Robert De Niro é um estagiário sénior numa start-up último grito que vende roupa através da internet. No filme chama-se Ben, tem 70 anos e veste fato e gravata num lugar onde os “rapazinhos” andam sempre de T-shirt. Mas Ben tem uma vantagem sobre todos os outros: um lenço de assoar, branco, sem floreados, arrumado no bolso, pronto a limpar as lágrimas das mulheres. E não faltam oportunidades de o usar: estende-o a Jules (Anne Hathaway) para enxugar lágrimas provocadas por traições, angústias de mãe que trabalha mais do que a tempo inteiro, e de CEO em quem não confiam porque é mulher. “Que pena que esteja em extinção o hábito de os homens andarem sempre com um lenço”, comenta Ben a dada altura.
Sentada na cadeira do cinema, estremeço e devolvo ao meu marido o lenço que lhe pedi emprestado num momento de maior comoção.
Os lenços estão a acabar?
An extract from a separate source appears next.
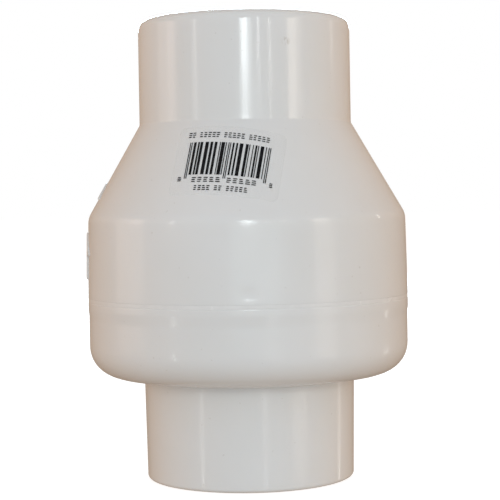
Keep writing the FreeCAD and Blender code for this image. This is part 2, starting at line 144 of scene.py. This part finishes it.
SKIRT_R = 50.8
SKIRT_TOP_Z = 71.4
SKIRT_EDGE_ROUND = 0.06
REBATE = 0.9
SHOULDER_R = 53.07
SHOULDER_Z = 87.6
SHOULDER_ROUND = 6.7
CHAMBER_TOP_R = 48.47
CHAMBER_TOP_Z = 86.37
CHAMBER_TOP_ROUND = 4.4
CONE_WALL = 5.31
CONE_TOP_Z = 118.2
CONE_HALF_ANGLE = math.radians(30)
CONE_SLOPE = math.tan(CONE_HALF_ANGLE)
TOP_Z = (cad_box[1][2] - cad_box[0][2]) / MM
OUTLET_STOP_Z = TOP_Z - SOCKET_DEPTH
STOP_LAND = 2.0

# ---- cement bead: how far it lies below the barrel, and how far it laps the lip
BEAD_LAP = 0.42
BEAD_FOOT_RECESS = 0.08
BEAD_RECESS = 0.04
BEAD_TOP_RECESS = 0.012
BEAD_ROUND = 0.3
BEAD_BACK = 0.95
# unevenness round the seam: (height of the wave, waves in a turn)
BEAD_SWELL, BEAD_SWELLS = 0.006, 9
BEAD_RIPPLE, BEAD_RIPPLES = 0.004, 23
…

Ou, melhor dito, os homens que nos estendem silenciosamente um lenço, numa solidariedade serena, sem comentários e conselhos desnecessários, estão em vias de extinção? E anda a malta preocupada com o lince da serra da Malcata!?!
Atiro as pipocas para o caixote de lixo e corro para fora da sala. Isto deve ser coisa de americanos, da fast food e dos guardanapos de papel, tenho a certeza absoluta de que os latinos não embarcaram nisto!
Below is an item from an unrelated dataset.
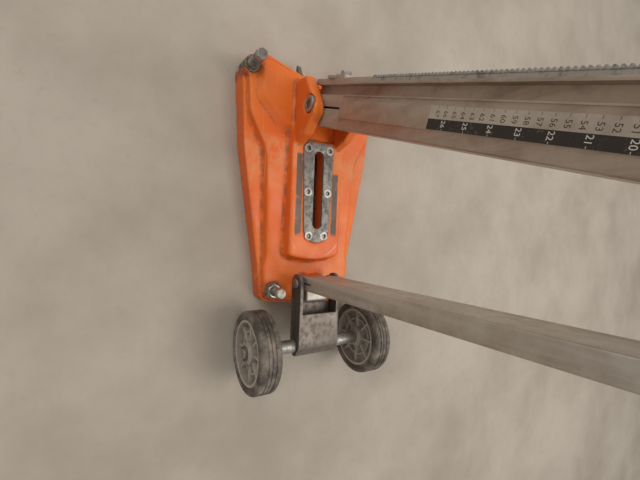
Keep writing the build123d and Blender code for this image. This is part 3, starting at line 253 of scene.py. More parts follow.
@dataclass(frozen=True)
class CastPaint:
    """Orange paint on a sand casting, dusted, chipped and worn along its edges, with painted shade on its
    upright sides and in its concave creases.
    """

    name: str = "cast_orange_paint"
    paint: Colour = tone(244, 122, 30)
    deep: Colour = tone(230, 102, 22)
    # darker red-brown that paints shade on the upright sides
    wall_shade: Colour = tone(204, 84, 26)
    dust: Colour = tone(226, 172, 132)
    # dark colour of chips, specks and screw-seat dirt, also used for painted shade in concave creases
    grime_and_shade: Colour = tone(74, 46, 34)
    metal: Colour = tone(168, 160, 150)
    rubbed: Colour = tone(98, 80, 66)

    def material(self, wear: "WearPlaces | None" = None) -> bpy.types.Material:
        """Builds the paint.

        Args:
            wear: where the base is rubbed, dusty and given painted glare, or None away from the base.

        Returns:
            The material.
        """
        web = Web(self.name)
        colour = web.blend(web.span(web.noise(9, 5), 0.35, 0.7), self.paint, self.deep)
        # painted shade: upright sides are darkened as if lit only from above
        side_shade = web.span(web.axis("Z", normal=True), 0.55, 0.1)
        colour = web.blend(web.sum("MULTIPLY", side_shade, 0.7), colour, self.wall_shade)
        upward = web.span(web.axis("Z", normal=True), 0.35, 0.95)
        patches = web.span(web.noise(13, 8, 0.62, 0.4), 0.54, 0.82)
        fine = web.span(web.noise(420, 3, 0.7), 0.35, 0.7)
        dusty = web.sum("MULTIPLY", web.sum("MULTIPLY", patches, upward), web.sum("MULTIPLY_ADD", fine, 0.6))
        if wear:
            # the base's zone adds dust and painted glare behind the crease
            dusty = web.sum("MAXIMUM", dusty, wear.dust_and_glare_zone(web, fine))
        # the pale dust colour also paints that glare
        colour = web.blend(web.sum("MULTIPLY", dusty, 0.5), colour, self.dust)
        # painted shade: concave creases darkened, broken up by noise
        hollow_shade = web.span(self.pointed(web), 0.497, 0.478)
        stain = web.span(web.noise(60, 6, 0.7), 0.35, 0.6)
        colour = web.blend(web.sum("MULTIPLY", web.sum("MULTIPLY", hollow_shade, stain), 0.55), colour, self.grime_and_shade)
        chips = web.span(web.cells(310), 0.16, 0.1)
        some = web.span(web.noise(28, 3), 0.54, 0.66)
        colour = web.blend(web.sum("MULTIPLY", chips, some), colour, self.grime_and_shade)
        specks = web.span(web.cells(760), 0.13, 0.07)
        colour = web.blend(web.sum("MULTIPLY", specks, 0.45), colour, self.grime_and_shade)
        scratch = self.scratches(web)
        colour = web.blend(web.sum("MULTIPLY", scratch, 0.3), colour, self.dust)
        edge = web.span(self.pointed(web), 0.515, 0.55)
        worn = web.sum("MULTIPLY", edge, web.span(web.noise(75, 6, 0.75), 0.5, 0.68))
        bare = worn
        if wear:
            colour = wear.stain(web, colour, self)
            colour = web.blend(wear.rubbed_zone(web), colour, self.rubbed)
            bare = web.sum("MAXIMUM", worn, web.sum("MAXIMUM", wear.arc_zone(web), wear.lug_zone(web)))
        colour = web.blend(bare, colour, self.metal)
        web.shade(base_color=colour, metallic=web.sum("MULTIPLY", bare, 0.7))
        uneven = web.span(web.noise(35, 5), 0.3, 0.7, 0.36, 0.56)
        web.shade(roughness=web.sum("ADD", uneven, web.sum("MULTIPLY", dusty, 0.3)))
        web.shader.inputs["Coat Weight"].default_value = 0.12
        web.shader.inputs["Coat Roughness"].default_value = 0.35
        web.bump(web.noise(520, 4, 0.6), 0.25, 0.0006)
        web.bump(web.noise(90, 3), 0.25, 0.0012)
        web.bump(web.sum("SUBTRACT", 1.0, web.sum("MAXIMUM", chips, scratch)), 0.2, 0.0003)
        return web.material

    @staticmethod
    def pointed(web: Web) -> bpy.types.NodeSocket:
        """Raw pointiness of the surface."""
        return web.tree.nodes.new("ShaderNodeNewGeometry").outputs["Pointiness"]

    @staticmethod
    def scratches(web: Web) -> bpy.types.NodeSocket:
        """Thin straight scratches in two directions."""
        lines = None
        for turn, shift in ((0.4, 0.0), (-1.0, 3.0)):
            where = web.place(scale=(9, 420, 60), turn=(0, 0, turn), shift=(shift, 0, 0))
            thin = web.span(web.noise(1.0, 2, 0.4, where=where), 0.7, 0.74)
            lines = thin if lines is None else web.sum("MAXIMUM", lines, thin)
        return lines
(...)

Decido então tomar de assalto as lojas do shopping de Cascais, uma por uma. Primeiro avanço segundo as regras da probabilidade: C&A. Nada. E na H&M nada também. Experimento a Giovanni Galli, a conselho da menina da Calzedonia, mas a senhora abana que não com a cabeça. “Já não temos”, diz, como quem fala de candeeiros a petróleo.
Talvez na Triumph – afinal, um lenço de homem é tão sexy como a lingerie, mas olham-me com espanto. Na DIM sugerem-me antes uma camisola interior térmica, julgando que procuro oferecer um presente, e também há slips, acrescentam, solícitas, mas não, o que eu quero é um lenço, um lenço de homem, simples.
Vou à Maximo Dutti. Por amor de Deus, não me digam que aqueles homens tão bonitos e perfumados se assoam às mangas. Parece que sim. E o Cristiano Ronaldo, que surge garboso na montra da Sacoor, idem aspas. Caramba, quando a Irina chorava a primeira ruga, o que lhe estendia ele, uma T-shirt do Real Madrid? Não admira que a moça se tenha posto a andar. Os heróis da Gap, nem isso. Entro a seguir no Cortefiel, observo as fotografias a preto-e-branco da Pedro del Hierro, mais homens de risca ao meio e muito gel no cabelo, uns potenciais James Bond, mas a empregada da loja trata-me com positivo desprezo. “Lenços de assoar, claro que não! Só de seda, para pôr no bolso?”, vocifera, perguntando a si mesma de onde lhe saiu esta moçoila do campo. Ah pois, mas não quero mesmo dizer esses de seda às bolinhas.
Procuro na L’Abito, com as suas prateleiras tão arrumadinhas, e desta vez é um homem de mais idade ao balcão. Lamenta. Já teve. Vinham de uma fábrica do Norte, mas agora não. Sugere o Continente, na secção de homens.
Antes de descer ao rés-do-chão, passo pela Zara. Entre cintos e pijamas, era natural encontrar lenços, mas nada. Verdade seja que a empregada, dos seus 18 anos, pareceu genuinamente interessada em saber o que eram!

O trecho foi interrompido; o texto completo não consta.